With a chance to try the machine for myself at Technogym’s headquarters – a stunning glass, wood and chrome cathedral to ‘wellness’ near Bologna, Italy – my first impression was that everything was in the right, reassuringly familiar place. None of the funny foot positioning or weird foot stretcher angles that are the usual initial stumbling blocks of less diligent manufacturers. The smooth whoosh of the fan provided just the right feel and resistance which could be adjusted using the same drag factor scores we are used to. It all feels just right. When the screen springs to life, the numbers make sense too. 500/m split times are as they should be and your scores on this machine will be no worse – or better I am afraid. Technogym understand that rowers live and die by their standardised erg scores and so have calibrated their machine to produce scores that are directly comparable to the Concept2.

Photo Technogym’s headquarters in Bologna, Italy.
Credit Technogym

For its development, Technogym teamed up with Olympic rowers Rossana Galtarossa, who won gold in 2000 for Italy, two time world champion lightweight Marcello Miani, and GB Olympic eights gold medallist from Rio, Scott Durant. Development of the SKILLROW began just over a year ago in close consultation with the three rowers, and researchers from Loughborough University in the UK, with the implicit aim to produce the best rowing machine they could.

Working in Italy, Technogym’s team of engineers and bio-mechanists explored several resistance mechanism options before settling on a traditional fan resistance model. However, where the SKILLROW sets itself apart is with the addition of an added magnetic resistance feature that can be engaged over and above the fan resistance.
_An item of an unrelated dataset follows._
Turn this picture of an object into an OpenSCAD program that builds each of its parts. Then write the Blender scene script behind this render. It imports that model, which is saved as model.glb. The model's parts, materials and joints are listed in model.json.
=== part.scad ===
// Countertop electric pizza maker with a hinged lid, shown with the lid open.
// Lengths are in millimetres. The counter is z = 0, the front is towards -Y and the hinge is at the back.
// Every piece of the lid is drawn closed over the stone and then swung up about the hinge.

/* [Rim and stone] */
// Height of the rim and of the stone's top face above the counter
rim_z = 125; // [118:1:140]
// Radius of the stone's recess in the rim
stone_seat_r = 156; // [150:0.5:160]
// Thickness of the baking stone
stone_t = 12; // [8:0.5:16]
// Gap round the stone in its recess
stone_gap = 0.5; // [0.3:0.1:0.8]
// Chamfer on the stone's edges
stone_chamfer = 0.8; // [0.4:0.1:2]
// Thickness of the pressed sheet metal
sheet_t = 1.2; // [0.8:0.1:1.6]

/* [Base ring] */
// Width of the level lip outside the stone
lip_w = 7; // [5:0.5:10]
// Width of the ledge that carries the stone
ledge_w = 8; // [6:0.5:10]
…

This machine goes to eleven. The fan provides resistance as normal for all steady training, but the additional three levels of magnetic resistance can be activated to achieve a better strength and power workout. In use, the added magnetic resistance feels very similar to training with a strap tied around the hull of a boat or performing deadlifts.
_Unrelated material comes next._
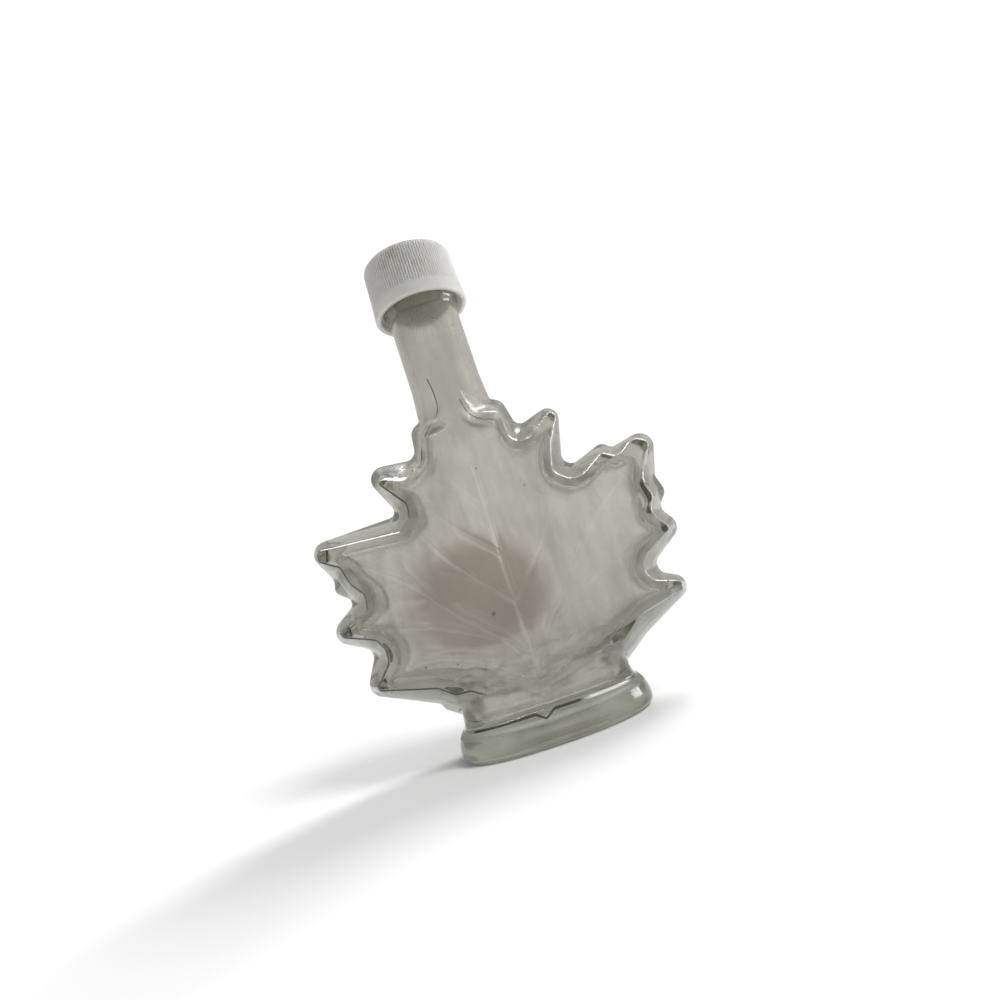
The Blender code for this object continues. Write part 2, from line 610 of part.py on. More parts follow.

At first I was sceptical, seeing it as little more than a gimmick to win over the gym crowd, but I came to like this feature a lot. It is perfect for power stroke sessions or as a replacement to weightlifting exercises. It definitely has a place within a high-performance rowing strength and conditioning programme.

Technogym claim the machine provides a more realistic representation of the resistance curve you would feel when training on the water. Aquafeel, as they have catchily named it, means the resistance is more gradual, making the movement more fluid throughout. More than improving just the feel, it means that strain on the lower back at the catch is reduced, lowering the risk of common rowing back and rib injuries. You feel a more sustained resistance throughout the stroke to the finish too, with little drop off as you overcome the inertial load.

And then there is the monitor and the periphery technology they have developed to accompany it. Technogym have put their full software engineering clout behind producing an unrivalled digital rowing machine user experience. The beautiful back-lit display gives you all the information you would expect, but when paired via Bluetooth via the app on your mobile device, which mounts above the screen, the possibilities become endless. Workouts can be recorded, uploaded and shared in Strava-like fashion – no more tweeting a photo of your workout summary screen. 

Coaches can create workouts remotely and with a push of a button they are programmed into the athlete’s machine. Virtual races, virtual coaches and bio- mechanical feedback all in pleasingly designed graphic displays. None of the clunkiness we have come to accept in some rowing-specific apps. 

Top marks to Technogym then for producing a superb all-round rowing machine. And while the competitive rowing market is an undeniably tough nut to crack, my experience with the SKILLROW left my mind broadened to the idea of there still being space for another machine. In fact, I don’t believe it needs to be a choice between one or the other. The magnetic resistance feature alone provides a very different workout tool that would justify its place in boathouse gyms alongside their existing arsenal of ergs, bikes and weights machines. The detailed feedback provided by the connected app and screen and reduced initial inertial load also make the machine a more nuanced rehabilitation tool that could prove extremely useful within a well set-up rowing programme. 

Still sceptical? Give it a try when you can, you will be pleasantly surprised.